╭─ Collected data

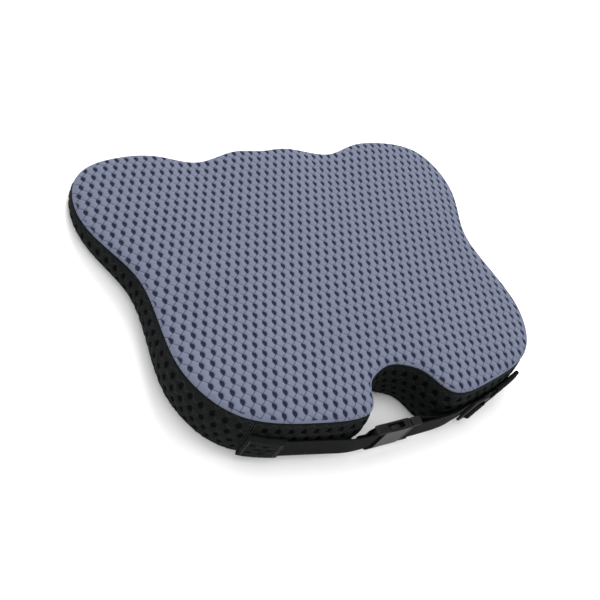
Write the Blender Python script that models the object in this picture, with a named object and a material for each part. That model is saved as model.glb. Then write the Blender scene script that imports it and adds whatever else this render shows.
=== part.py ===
"""Ergonomic wedge seat cushion: foam core in a zipped mesh cover, with a rear strap and buckle.

Metres, +Z up. The origin is on the flat underside. +Y points to the rear edge, where the
tail-bone notch and the strap are, and +X is the side that the buckle's socket is on.
"""
import math

import bmesh
import bpy
import numpy as np
from mathutils import Matrix, Vector

# Plan of the cushion
FRONT_REACH = 0.1675        # origin to the front edge
REAR_REACH = 0.1755         # origin to the tips of the rear lobes
FRONT_HALF = 0.2250         # half width over the front lobes
FRONT_WIDEST = 0.0750       # how far behind the front edge they are widest
WAIST_HALF = 0.1940         # half width at the hips
REAR_HALF = 0.1965          # half width over the rear lobes
BUMP_HALF = 0.0360          # half width of the bump between the thighs
BUMP_BACK = 0.0035          # how far the bump stays behind the front lobes
GROOVE_X = 0.0800           # thigh grooves, from the centre line
GROOVE_DIP = 0.0140         # how far they cut into the front edge
LOBE_X = 0.1190             # inner shoulder of a front lobe
NOTCH_HALF = 0.0345         # half width of the tail-bone notch
NOTCH_DEPTH = 0.0440        # its depth, from the lobe tips
NOTCH_TIP = 0.0165          # notch wall to the tip of its lobe
NOTCH_SHIFT = -0.0040       # the notch's centre line in X
NOTCH_STATIONS = 3          # stations either side of the notch's centre that shape it

# Finer stations of the outline
BUMP_LEAN = 0.0008
LOBE_BACK = 0.0038          # front lobe's inner end, behind the front line
CORNER_INSET = 0.0630       # front lobe's outer end, in from the widest point
CORNER_BACK = 0.0015
SHOULDER_INSET = 0.0140
SHOULDER_BACK = 0.0205
SIDE_PULL = 0.0035          # hollow of the side between the lobe and the waist
SIDE_SHIFT = 0.0880
WAIST_Y = 0.0045
REAR_WIDEST = 0.1110        # rear lobe's widest point, in front of the rear line
HIP_INSET = 0.0065
HIP_BACK = 0.0650
REAR_CORNER_INSET = 0.0370
REAR_CORNER_BACK = 0.0235
REAR_FLAT_INSET = 0.0960
REAR_FLAT_BACK = 0.0035
NOTCH_WALL = 0.0240         # notch's widest place, in front of the rear line
NOTCH_ROUND = 0.55          # share of the notch's half width where its end starts to round
NOTCH_RISE = 0.0055
OUTLINE_STEPS = 112         # facets round the outline

# Heights
FRONT_HEIGHT = 0.0170       # top seam above the seat, along the front
REAR_HEIGHT = 0.0660        # the same at the lobe tips
WEDGE_START = 0.0450        # front edge to where the wedge begins to rise
WEDGE_BLEND = 0.0140
CROWN = 0.0055              # how far the padding puffs above the top seam
CROWN_REACH = 0.0140
GROOVE_DEPTH = 0.0040       # thigh grooves in the top face
GROOVE_SPREAD = 0.0260
SEAT_DISH = 0.0035          # hollow under the sit bones
BULGE = 0.0050              # side wall's swell at mid height
BULGE_FULL = 0.0450         # wall height from which the swell is full

# Cover and core
TOP_THICK = 0.0030
BAND_THICK = 0.0030
BASE_THICK = 0.0024
SEWN_GAP = 0.0003           # between pieces that are sewn together
FOAM_GAP = 0.0009           # between the foam and its cover
TOP_RINGS = 7
BAND_LEVELS = 5

# Zip along the underside
ZIP_Y = -0.0600
ZIP_TROUGH = 0.0150         # half width of the channel that it lies in
TROUGH_ROOF = 0.0062
TAPE_HALF_GAP = 0.0026      # tape's inner edge to the zip's centre line
TAPE_THICK = 0.0008
TAPE_Z = 0.0040
COIL_GAP = 0.0001
COIL_DROP = 0.0010          # how far the coils hang below the tape
COIL_RISE = 0.0002
ZIP_END_CLEAR = 0.0320      # end of the zip's run to the cushion's side
SLIDER_LENGTH = 0.0090
SLIDER_WIDTH = 0.0078
SLIDER_PLATE = 0.0008
SLIDER_CLEAR = 0.0003
PULL_LENGTH = 0.0240
PULL_WIDTH = 0.0060
PULL_THICK = 0.0009
PULL_NECK = 0.0016
PULL_HEEL = 0.0004          # how far the pull reaches past its axis
PULL_FLOOR = 0.0004         # the ears' lower ends
EAR_HALF = 0.0014
EAR_CLEAR = 0.0003
STOP_LENGTH = 0.0030

# Strap
WEB_WIDTH = 0.0300
WEB_THICK = 0.0014
STRAP_Z = 0.0280            # height of the strap's centre line
SEAM_INSET = 0.0445         # the rear lobe's widest point to the seam where the bands and tabs meet
TAB_REACH = 0.0320          # how far a tab runs in from that seam, along X
TAB_OUTER_MARGIN = 0.0035   # tab beyond the webbing's edge, at the seam
TAB_INNER_MARGIN = 0.0018   # and at the tab's inner end
TAB_WALL = 0.0011
TAB_POCKET = 0.0180
TAB_CLEAR = 0.0008          # tab to the band behind it
WEB_CLEAR = 0.0003
STAND_OFF = 0.0060          # lobe tips to the buckle's inner face
STRAIGHT_END_X = 0.0520     # where the taut run from the tab meets the buckle's line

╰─

What you need to do: Output every line above without altering anything.

Reply to the exercise:
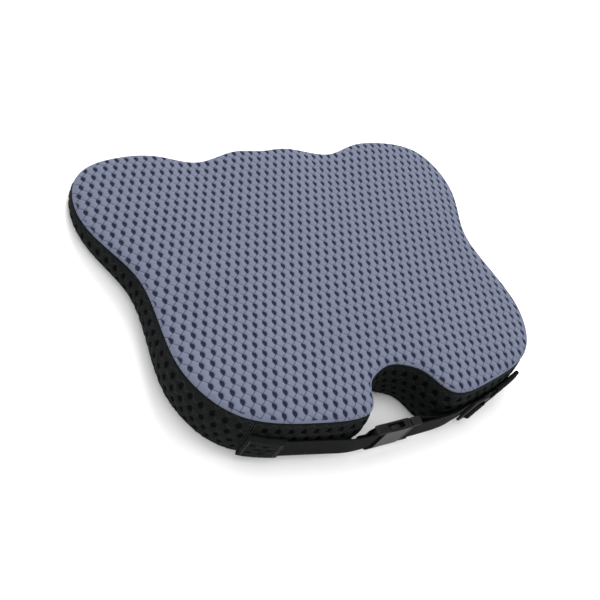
Write the Blender Python script that models the object in this picture, with a named object and a material for each part. That model is saved as model.glb. Then write the Blender scene script that imports it and adds whatever else this render shows.
=== part.py ===
"""Ergonomic wedge seat cushion: foam core in a zipped mesh cover, with a rear strap and buckle.

Metres, +Z up. The origin is on the flat underside. +Y points to the rear edge, where the
tail-bone notch and the strap are, and +X is the side that the buckle's socket is on.
"""
import math

import bmesh
import bpy
import numpy as np
from mathutils import Matrix, Vector

# Plan of the cushion
FRONT_REACH = 0.1675        # origin to the front edge
REAR_REACH = 0.1755         # origin to the tips of the rear lobes
FRONT_HALF = 0.2250         # half width over the front lobes
FRONT_WIDEST = 0.0750       # how far behind the front edge they are widest
WAIST_HALF = 0.1940         # half width at the hips
REAR_HALF = 0.1965          # half width over the rear lobes
BUMP_HALF = 0.0360          # half width of the bump between the thighs
BUMP_BACK = 0.0035          # how far the bump stays behind the front lobes
GROOVE_X = 0.0800           # thigh grooves, from the centre line
GROOVE_DIP = 0.0140         # how far they cut into the front edge
LOBE_X = 0.1190             # inner shoulder of a front lobe
NOTCH_HALF = 0.0345         # half width of the tail-bone notch
NOTCH_DEPTH = 0.0440        # its depth, from the lobe tips
NOTCH_TIP = 0.0165          # notch wall to the tip of its lobe
NOTCH_SHIFT = -0.0040       # the notch's centre line in X
NOTCH_STATIONS = 3          # stations either side of the notch's centre that shape it

# Finer stations of the outline
BUMP_LEAN = 0.0008
LOBE_BACK = 0.0038          # front lobe's inner end, behind the front line
CORNER_INSET = 0.0630       # front lobe's outer end, in from the widest point
CORNER_BACK = 0.0015
SHOULDER_INSET = 0.0140
SHOULDER_BACK = 0.0205
SIDE_PULL = 0.0035          # hollow of the side between the lobe and the waist
SIDE_SHIFT = 0.0880
WAIST_Y = 0.0045
REAR_WIDEST = 0.1110        # rear lobe's widest point, in front of the rear line
HIP_INSET = 0.0065
HIP_BACK = 0.0650
REAR_CORNER_INSET = 0.0370
REAR_CORNER_BACK = 0.0235
REAR_FLAT_INSET = 0.0960
REAR_FLAT_BACK = 0.0035
NOTCH_WALL = 0.0240         # notch's widest place, in front of the rear line
NOTCH_ROUND = 0.55          # share of the notch's half width where its end starts to round
NOTCH_RISE = 0.0055
OUTLINE_STEPS = 112         # facets round the outline

# Heights
FRONT_HEIGHT = 0.0170       # top seam above the seat, along the front
REAR_HEIGHT = 0.0660        # the same at the lobe tips
WEDGE_START = 0.0450        # front edge to where the wedge begins to rise
WEDGE_BLEND = 0.0140
CROWN = 0.0055              # how far the padding puffs above the top seam
CROWN_REACH = 0.0140
GROOVE_DEPTH = 0.0040       # thigh grooves in the top face
GROOVE_SPREAD = 0.0260
SEAT_DISH = 0.0035          # hollow under the sit bones
BULGE = 0.0050              # side wall's swell at mid height
BULGE_FULL = 0.0450         # wall height from which the swell is full

# Cover and core
TOP_THICK = 0.0030
BAND_THICK = 0.0030
BASE_THICK = 0.0024
SEWN_GAP = 0.0003           # between pieces that are sewn together
FOAM_GAP = 0.0009           # between the foam and its cover
TOP_RINGS = 7
BAND_LEVELS = 5

# Zip along the underside
ZIP_Y = -0.0600
ZIP_TROUGH = 0.0150         # half width of the channel that it lies in
TROUGH_ROOF = 0.0062
TAPE_HALF_GAP = 0.0026      # tape's inner edge to the zip's centre line
TAPE_THICK = 0.0008
TAPE_Z = 0.0040
COIL_GAP = 0.0001
COIL_DROP = 0.0010          # how far the coils hang below the tape
COIL_RISE = 0.0002
ZIP_END_CLEAR = 0.0320      # end of the zip's run to the cushion's side
SLIDER_LENGTH = 0.0090
SLIDER_WIDTH = 0.0078
SLIDER_PLATE = 0.0008
SLIDER_CLEAR = 0.0003
PULL_LENGTH = 0.0240
PULL_WIDTH = 0.0060
PULL_THICK = 0.0009
PULL_NECK = 0.0016
PULL_HEEL = 0.0004          # how far the pull reaches past its axis
PULL_FLOOR = 0.0004         # the ears' lower ends
EAR_HALF = 0.0014
EAR_CLEAR = 0.0003
STOP_LENGTH = 0.0030

# Strap
WEB_WIDTH = 0.0300
WEB_THICK = 0.0014
STRAP_Z = 0.0280            # height of the strap's centre line
SEAM_INSET = 0.0445         # the rear lobe's widest point to the seam where the bands and tabs meet
TAB_REACH = 0.0320          # how far a tab runs in from that seam, along X
TAB_OUTER_MARGIN = 0.0035   # tab beyond the webbing's edge, at the seam
TAB_INNER_MARGIN = 0.0018   # and at the tab's inner end
TAB_WALL = 0.0011
TAB_POCKET = 0.0180
TAB_CLEAR = 0.0008          # tab to the band behind it
WEB_CLEAR = 0.0003
STAND_OFF = 0.0060          # lobe tips to the buckle's inner face
STRAIGHT_END_X = 0.0520     # where the taut run from the tab meets the buckle's line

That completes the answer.